(STATED GOAL):
Check each line of the records below and collect those holding "object".

(GIVEN RECORDS):
——
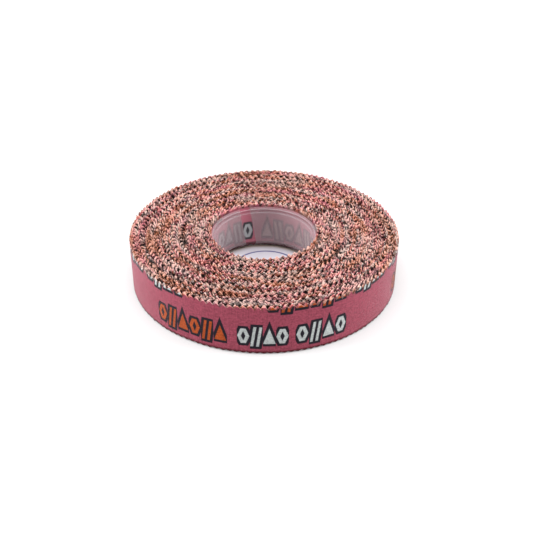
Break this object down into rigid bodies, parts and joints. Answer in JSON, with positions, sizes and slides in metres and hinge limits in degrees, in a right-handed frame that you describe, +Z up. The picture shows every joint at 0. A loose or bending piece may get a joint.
——
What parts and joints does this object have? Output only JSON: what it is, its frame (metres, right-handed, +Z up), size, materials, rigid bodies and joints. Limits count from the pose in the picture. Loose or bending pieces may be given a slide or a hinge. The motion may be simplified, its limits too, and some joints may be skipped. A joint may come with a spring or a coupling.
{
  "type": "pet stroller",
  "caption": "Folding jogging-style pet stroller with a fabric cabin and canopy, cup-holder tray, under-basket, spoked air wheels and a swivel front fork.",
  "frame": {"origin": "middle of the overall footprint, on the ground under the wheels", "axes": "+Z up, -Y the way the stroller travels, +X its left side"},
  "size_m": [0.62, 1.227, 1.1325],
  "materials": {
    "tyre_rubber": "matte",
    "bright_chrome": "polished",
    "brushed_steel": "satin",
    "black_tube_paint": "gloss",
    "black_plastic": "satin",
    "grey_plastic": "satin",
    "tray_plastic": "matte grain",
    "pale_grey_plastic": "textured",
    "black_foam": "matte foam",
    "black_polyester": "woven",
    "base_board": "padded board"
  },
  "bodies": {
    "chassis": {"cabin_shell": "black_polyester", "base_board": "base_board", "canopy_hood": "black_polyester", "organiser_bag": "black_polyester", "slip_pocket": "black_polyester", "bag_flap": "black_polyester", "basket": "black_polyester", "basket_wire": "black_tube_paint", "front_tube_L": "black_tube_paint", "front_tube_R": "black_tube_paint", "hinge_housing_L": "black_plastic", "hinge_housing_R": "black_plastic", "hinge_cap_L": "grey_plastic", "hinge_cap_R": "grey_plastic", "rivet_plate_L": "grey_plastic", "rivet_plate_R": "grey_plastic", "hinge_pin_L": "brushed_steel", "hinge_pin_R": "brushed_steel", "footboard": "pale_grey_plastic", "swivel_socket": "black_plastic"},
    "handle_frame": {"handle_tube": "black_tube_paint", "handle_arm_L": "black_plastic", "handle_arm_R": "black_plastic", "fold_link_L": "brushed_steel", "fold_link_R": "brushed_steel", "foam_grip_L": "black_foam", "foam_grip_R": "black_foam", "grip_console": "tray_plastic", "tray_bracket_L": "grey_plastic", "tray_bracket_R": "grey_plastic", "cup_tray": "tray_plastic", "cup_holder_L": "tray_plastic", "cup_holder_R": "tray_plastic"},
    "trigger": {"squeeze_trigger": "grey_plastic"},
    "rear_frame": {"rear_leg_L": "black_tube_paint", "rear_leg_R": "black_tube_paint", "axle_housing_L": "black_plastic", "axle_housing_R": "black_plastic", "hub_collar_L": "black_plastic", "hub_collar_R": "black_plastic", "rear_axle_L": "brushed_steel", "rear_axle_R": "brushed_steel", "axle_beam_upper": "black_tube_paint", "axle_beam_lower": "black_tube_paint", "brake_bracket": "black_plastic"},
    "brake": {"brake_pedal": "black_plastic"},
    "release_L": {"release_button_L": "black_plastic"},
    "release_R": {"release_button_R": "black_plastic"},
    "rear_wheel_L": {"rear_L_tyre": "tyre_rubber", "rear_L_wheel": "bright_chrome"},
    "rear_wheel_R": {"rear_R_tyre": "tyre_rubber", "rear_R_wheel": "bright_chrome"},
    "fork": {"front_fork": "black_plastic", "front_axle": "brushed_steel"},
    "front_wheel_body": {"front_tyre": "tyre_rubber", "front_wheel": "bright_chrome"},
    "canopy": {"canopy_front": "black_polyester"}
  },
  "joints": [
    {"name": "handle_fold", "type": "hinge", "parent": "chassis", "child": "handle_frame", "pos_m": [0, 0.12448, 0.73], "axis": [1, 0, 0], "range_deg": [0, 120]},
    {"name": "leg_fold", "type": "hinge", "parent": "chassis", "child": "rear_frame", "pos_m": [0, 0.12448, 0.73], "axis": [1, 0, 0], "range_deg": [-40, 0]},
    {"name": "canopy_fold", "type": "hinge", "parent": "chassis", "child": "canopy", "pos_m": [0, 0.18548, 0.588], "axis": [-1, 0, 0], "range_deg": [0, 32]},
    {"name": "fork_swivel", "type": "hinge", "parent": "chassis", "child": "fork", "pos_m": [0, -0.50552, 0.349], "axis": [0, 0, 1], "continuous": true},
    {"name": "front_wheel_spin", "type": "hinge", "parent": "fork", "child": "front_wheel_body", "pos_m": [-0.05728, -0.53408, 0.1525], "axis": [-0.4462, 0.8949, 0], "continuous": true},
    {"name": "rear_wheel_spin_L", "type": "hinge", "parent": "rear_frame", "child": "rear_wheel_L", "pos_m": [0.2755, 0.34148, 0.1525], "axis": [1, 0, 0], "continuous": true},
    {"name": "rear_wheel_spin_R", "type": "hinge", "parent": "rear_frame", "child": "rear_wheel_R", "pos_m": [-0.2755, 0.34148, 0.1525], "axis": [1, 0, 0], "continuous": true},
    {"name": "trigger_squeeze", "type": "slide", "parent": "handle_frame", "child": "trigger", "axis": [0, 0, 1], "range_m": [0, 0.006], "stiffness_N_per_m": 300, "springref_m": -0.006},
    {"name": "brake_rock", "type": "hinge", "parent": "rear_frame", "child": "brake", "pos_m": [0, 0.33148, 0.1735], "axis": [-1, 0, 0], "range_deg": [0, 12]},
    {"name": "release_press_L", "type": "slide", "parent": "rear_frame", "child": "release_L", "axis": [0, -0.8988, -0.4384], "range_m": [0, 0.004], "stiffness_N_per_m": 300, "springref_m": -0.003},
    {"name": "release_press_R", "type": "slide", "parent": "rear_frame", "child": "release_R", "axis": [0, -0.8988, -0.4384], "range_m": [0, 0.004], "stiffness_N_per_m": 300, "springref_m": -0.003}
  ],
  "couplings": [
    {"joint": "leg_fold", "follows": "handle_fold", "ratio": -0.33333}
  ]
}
——
(RESULT):
Break this object down into rigid bodies, parts and joints. Answer in JSON, with positions, sizes and slides in metres and hinge limits in degrees, in a right-handed frame that you describe, +Z up. The picture shows every joint at 0. A loose or bending piece may get a joint.
What parts and joints does this object have? Output only JSON: what it is, its frame (metres, right-handed, +Z up), size, materials, rigid bodies and joints. Limits count from the pose in the picture. Loose or bending pieces may be given a slide or a hinge. The motion may be simplified, its limits too, and some joints may be skipped. A joint may come with a spring or a coupling.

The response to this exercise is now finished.